La fiducia, come sentimento interiore e non dimostrabile, non si tiene con questo sistema. L’affidiamento per fiducia è indimostrabile, immotivabile, è, appunto, un atto di fede, che non va bene nella gestione della cosa pubblica.
L’affidamento diretto, posto in essere nel rispetto dei principi enunciati dalle norme e visti sopra, e rispettoso in particolare dell’obbligo di rendere comunque conto delle decisioni adottate, coscienti che si deve renderne conto non solo a se stessi, non solo agli organismi di valutazione, non solo agli organi di governo, ma anche e prima di tutto ai cittadini che con le loro imposte finanziano l’attività pubblica, consente proprio di “assumere la responsabilità di valutare la congruità del corrispettivo” di cui parla l’ottimo Battista Bosetti.

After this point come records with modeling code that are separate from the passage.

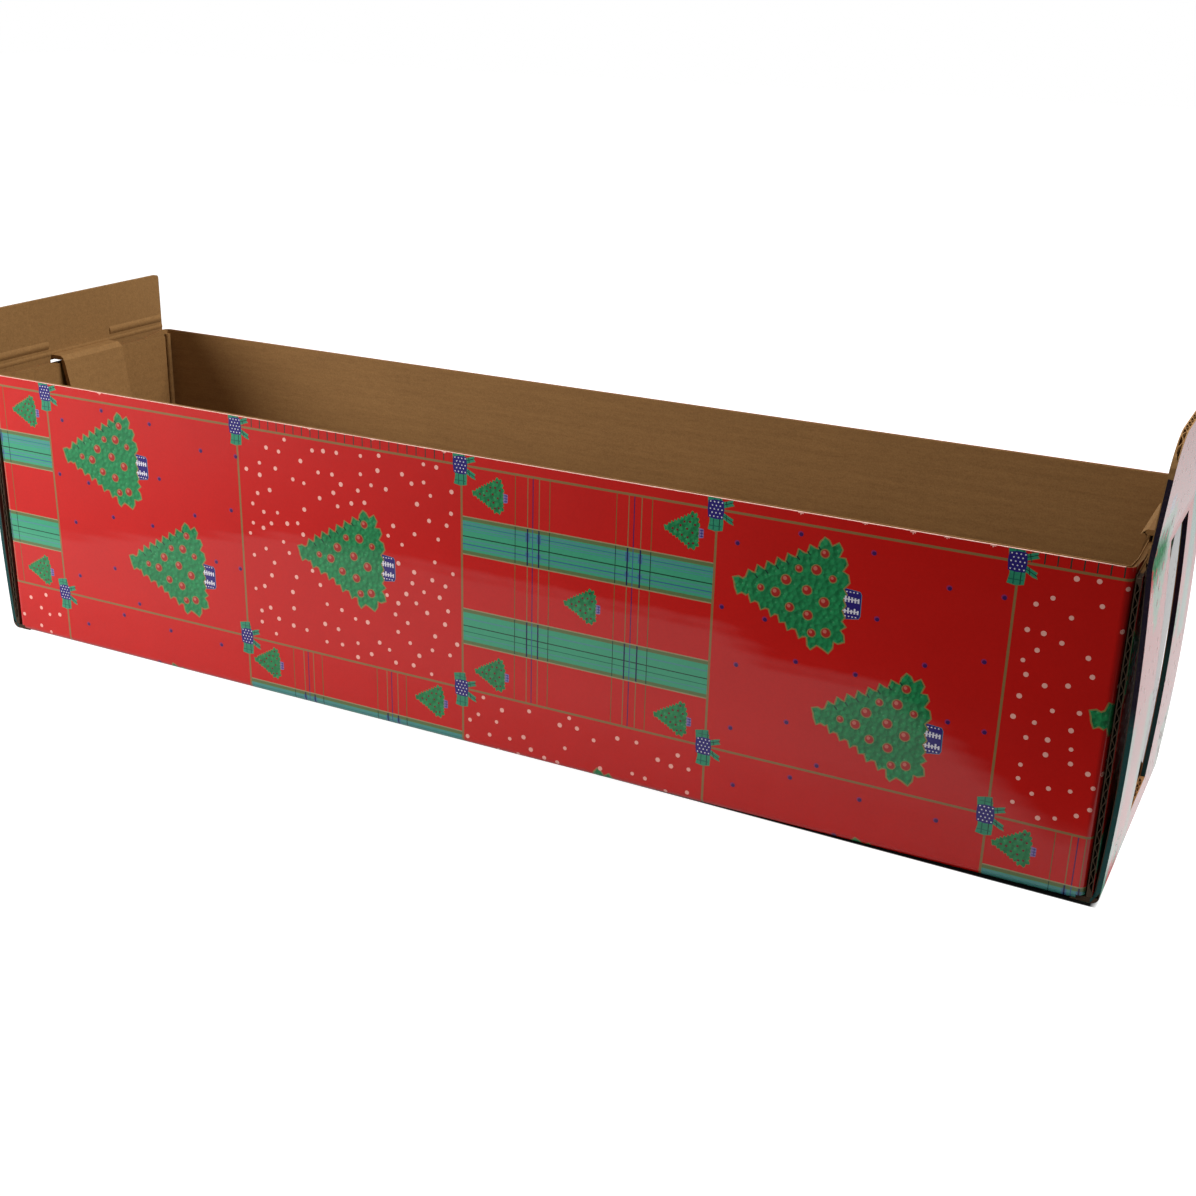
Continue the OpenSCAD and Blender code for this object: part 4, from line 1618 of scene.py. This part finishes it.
class CARTON_OT_stage(bpy.types.Operator):
    """Set the floor, lamps, surround and camera"""

    bl_idname = "carton.stage"
    bl_label = "Studio"

    def execute(self, context):
        self.floor()
        self.lamps(context.scene.carton.studio)
        self.surround(context.scene.carton.studio.surround)
        self.camera()
        context.scene.view_settings.view_transform = "Standard"
        return {"FINISHED"}

    def floor(self):
        """A wide white floor that keeps the carton's shadow and is dark far in front of it."""
        mesh = make_mesh("floor", [(x * FLOOR_SIZE, y * FLOOR_SIZE, FLOOR_Z)
                                   for x, y in ((-1, -1), (1, -1), (1, 1), (-1, 1))],
                         [(0, 1, 2, 3)])
        made, tree, shader, place = fresh_material("white_floor")
        x, y, _ = axes_of(tree, place)
        edge = maths(tree, "ADD", y, DARK_EDGE_Y)
        for x0, x1, shift in DARK_EDGE_STEPS:
            edge = maths(tree, "MULTIPLY_ADD", ranged(tree, x, x0, x1), shift, edge)
        far = ranged(tree, edge, *DARK_EDGE_SOFT)
        dark = blend_colours(tree, ranged(tree, x, *DARK_FADE_X), *DARK_TONES)
        tone = blend_colours(tree, far, FLOOR_TONE, dark)
        tone = blend_colours(tree, product(tree, noise(tree, place, 30.0, 2.0), 0.06), tone,
                             (0.5, 0.5, 0.5))
        gap = maths(tree, "ADD", y, ranged(tree, x, *CONTACT_GAP))
        shade = product(tree, ranged(tree, gap, -0.0001, 0.0003), ranged(tree, y, 0.0, -0.02),
                        ranged(tree, x, 0.1685, 0.1665), ranged(tree, x, -0.165, -0.162))
        tone = blend_colours(tree, shade, tone, SHADE_TONE)
        surface(tree, shader, tone, 0.9, 0.0)
        self.floor_glow(tree, place, shader, far, shade)
        mesh.materials.append(made)
        new_object("floor", mesh)

    def floor_glow(self, tree, place, shader, far, shade):
        """White for the camera, and a faint white for reflections beside and behind the carton."""
        paths = tree.nodes.new("ShaderNodeLightPath")
        _, y, _ = axes_of(tree, place)
        reach = tree.nodes.new("ShaderNodeVectorMath")
        reach.operation = "LENGTH"
        tree.links.new(place, reach.inputs[0])
        light = maths(tree, "MAXIMUM", ranged(tree, reach.outputs["Value"], 0.18, 0.26), far)
        light = product(tree, ranged(tree, light, 0.0, 1.0, 0.86, 1.0),
                        maths(tree, "SUBTRACT", 1.0, shade))
        glossy = product(tree, paths.outputs["Is Glossy Ray"],
                         ranged(tree, y, -0.06, -0.03, 0.0, 0.24))
        seen = maths(tree, "MAXIMUM", paths.outputs["Is Camera Ray"], glossy)
        glow = tree.nodes.new("ShaderNodeEmission")
        glow.inputs["Color"].default_value = (1, 1, 1, 1)
        tree.links.new(product(tree, seen, light), glow.inputs["Strength"])
        both = tree.nodes.new("ShaderNodeAddShader")
        tree.links.new(shader.outputs[0], both.inputs[0])
        tree.links.new(glow.outputs[0], both.inputs[1])
        tree.links.new(both.outputs[0], tree.nodes["Material Output"].inputs["Surface"])

    def lamps(self, studio):
        """A large lamp in front on the left and a soft one above."""
        for name, power, size, at, aim in (("key_lamp", studio.key_power, *KEY_LAMP),
                                           ("top_lamp", studio.fill_power, *TOP_LAMP)):
            lamp = bpy.data.lights.new(name, "AREA")
            lamp.shape = "DISK"
            lamp.size = size * MM
            lamp.energy = power
            made = new_object(name, lamp)
            at, aim = Vector(at) * MM, Vector(aim) * MM
            turn = (aim - at).to_track_quat("-Z", "Y").to_matrix().to_4x4()
            made.matrix_world = Matrix.Translation(at) @ turn

    def surround(self, strength):
        """An even light all round, which the camera and mirrored rays see as white."""
        world = bpy.data.worlds.new("surround")
        bpy.context.scene.world = world
        world.use_nodes = True
        tree = world.node_tree
        paths = tree.nodes.new("ShaderNodeLightPath")
        seen = maths(tree, "MAXIMUM", paths.outputs["Is Camera Ray"],
                     paths.outputs["Is Transmission Ray"])
        seen = maths(tree, "MAXIMUM", seen, paths.outputs["Is Glossy Ray"])
        tree.links.new(ranged(tree, seen, 0, 1, strength, 1.0),
                       tree.nodes["Background"].inputs["Strength"])
        tree.nodes["Background"].inputs["Color"].default_value = (1, 1, 1, 1)

    def camera(self):
        """The photograph's viewpoint, fitted to the carton's corners and printed lines."""
        azimuth, elevation, roll = (math.radians(a) for a in CAMERA_ANGLES)
        back = Vector((math.sin(azimuth) * math.cos(elevation),
                       -math.cos(azimuth) * math.cos(elevation), math.sin(elevation)))
        right = (-back).cross(Vector((0, 0, 1))).normalized()
        up = right.cross(-back)
        right, up = (right * math.cos(roll) + up * math.sin(roll),
                     up * math.cos(roll) - right * math.sin(roll))
        lens = bpy.data.cameras.new("camera")
        lens.lens = CAMERA_LENS
        lens.clip_start = 0.01
        made = new_object("camera", lens)
        made.matrix_world = Matrix.Translation(CAMERA_AT) @ Matrix(
            (right, up, back)).transposed().to_4x4()
        bpy.context.scene.camera = made


class CARTON_PT_sidebar(bpy.types.Panel):
    """Carton"""

    bl_label = "Carton"
    bl_idname = "CARTON_PT_sidebar"
    bl_space_type = "VIEW_3D"
    bl_region_type = "UI"
    bl_category = "Carton"

    def draw(self, context):
        settings = context.scene.carton
        for group in (settings.print, settings.colours, settings.finish, settings.studio):
            box = self.layout.box()
            for key in group.bl_rna.properties.keys():
                if key not in ("rna_type", "name"):
                    box.prop(group, key)
        for operator in OPERATORS:
            self.layout.operator(operator.bl_idname)


OPERATORS = (CARTON_OT_stage, CARTON_OT_board, CARTON_OT_print, CARTON_OT_discs,
             CARTON_OT_white_dots, CARTON_OT_creases, CARTON_OT_cut_edges)
CLASSES = (CartonPrint, CartonColours, CartonFinish, CartonStudio, CartonSettings,
           *OPERATORS, CARTON_PT_sidebar)


def register():
    """Register the classes and the scene's settings."""
    for item in CLASSES:
        bpy.utils.register_class(item)
    bpy.types.Scene.carton = bpy.props.PointerProperty(type=CartonSettings, name="Carton",
                                                       description="Carton settings")


def unregister():
    """Remove the settings and the classes."""
    del bpy.types.Scene.carton
    for item in reversed(CLASSES):
        bpy.utils.unregister_class(item)


def main():
    """Build everything."""
    register()
    for operator in OPERATORS:
        group, name = operator.bl_idname.split(".")
        getattr(getattr(bpy.ops, group), name)()


if __name__ == "__main__":
    main()
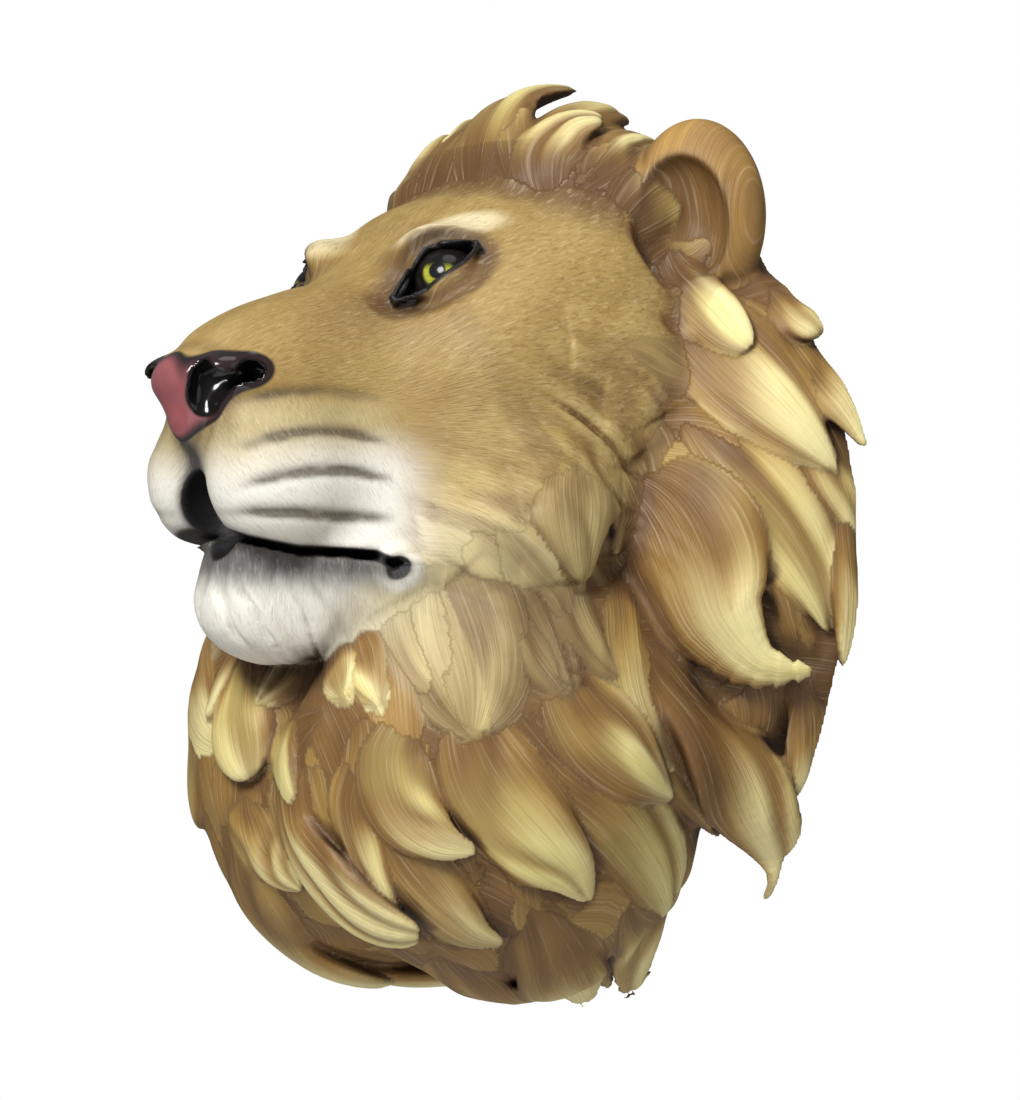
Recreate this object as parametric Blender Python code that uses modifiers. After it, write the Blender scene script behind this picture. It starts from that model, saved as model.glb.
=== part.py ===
"""Lion head wall sculpture: one resin cast of head and mane, hung by a keyhole moulded in its flat back.

Metres, +Z up. The wall is the plane y = 0, the lion looks along -Y and its left side is at +X.
Head, mane and ears are free forms, given in shares of HEIGHT. The hanger keeps its own sizes.
"""

import math

import bmesh
import bpy
import numpy as np
from mathutils import Matrix, Vector

HEIGHT = 0.410  # lowest lock to crest
SHARE = HEIGHT / 410  # the carving's unit: lengths and places below are in shares
CELL = 3.0 * SHARE  # how finely the forms are fused
TRIANGLES = 8200  # facets kept on the carved surface

# Keyhole hanger in the back, for a wall screw
SCREW_HEAD = 0.010
SCREW_SHANK = 0.005
SCREW_PLAY = 0.001  # all round the screw
HANGER_RISE = 0.014  # how far the cast drops on to the screw
HANGER_DEPTH = 0.012
HANGER_LIP = 0.003  # wall left over the screw head
HANGER_PLACE = 0.080  # entry above the origin

# Ellipsoids: centre, radii, pitch in degrees (nose end down). A form off the middle has its pair.
CHEEKS = {
    "cranium": ((0, -55, 95), (80, 75, 64), 0),
    "temple": ((58, -52, 88), (40, 50, 60), 0),
    "cheek": ((48, -92, 75), (44, 56, 50), 0),
    "jowl": ((56, -98, 15), (38, 46, 50), 0),
    "jaw": ((32, -134, -8), (31, 56, 32), 0),
}
FEATURES = {
    "brow": ((41, -128, 124), (22, 17, 13), 0),
    "pad": ((22, -189, 30), (29, 39, 33), 0),
    "flank": ((34, -140, 24), (24, 38, 38), 0),
    "nose": ((0, -222, 69), (21, 20, 14), 0),
    "septum": ((0, -224, 60), (12, 13, 19), 0),
    "wing": ((20, -217, 73), (11, 17, 8), 0),
    "chin": ((0, -188, -20), (26, 29, 27), 0),
}
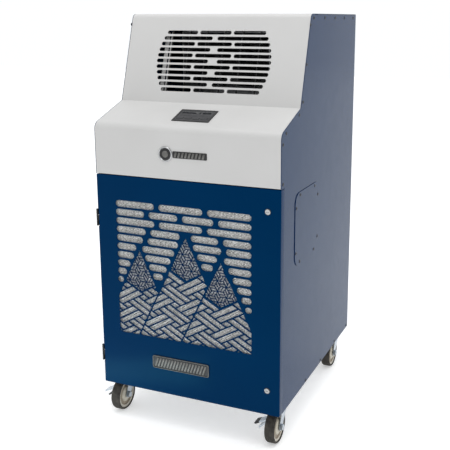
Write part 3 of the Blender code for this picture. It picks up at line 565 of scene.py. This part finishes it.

L’assunzione di responsabilità nel valutare la congruità di un preventivo, si pone in essere non enunciando propri poteri taumaturgici o pranoterapeutici di intuizione o fede nelle capacità degli operatori economici, ma in un’operazione tecnica e logica: dimostrare che il corrispettivo è congruo, non troppo costoso, tecnicamente idoneo, capace di conseguire il risultato e proveniente da un operatore con esperienza dimostrata da referenze, in regola con i requisiti dell’articolo 80, che non risulti avere contenziosi in atto per l’espletamento dell’attività.
Ricordandosi sempre, comunque, che il codice dei contratti, al di là dell’articolo 36 (noto come regolatore di procedure asseritamente “semplificate”, rispetto alle quali procedure “ordinarie” sotto soglia non appaiono per nulla particolarmente più complicate), consente affidamenti diretti per i casi tipizzati nell’articolo 63, che non sono pochi, né rari.
Basta, nella sostanza, non ciurlare nel manico e ricordarsi che l’assunzione di responsabilità di valutare la congruità dei corrispettivi non consiste nell’indossare il costume ed il mantello e ritenersi dotati di superpoteri di individuazione del contraente; resta la fatica del lavoro: rispettare i principi, spiegare le scelte, assicurare risultati: insomma, agire perseguendo il “buon andamento”.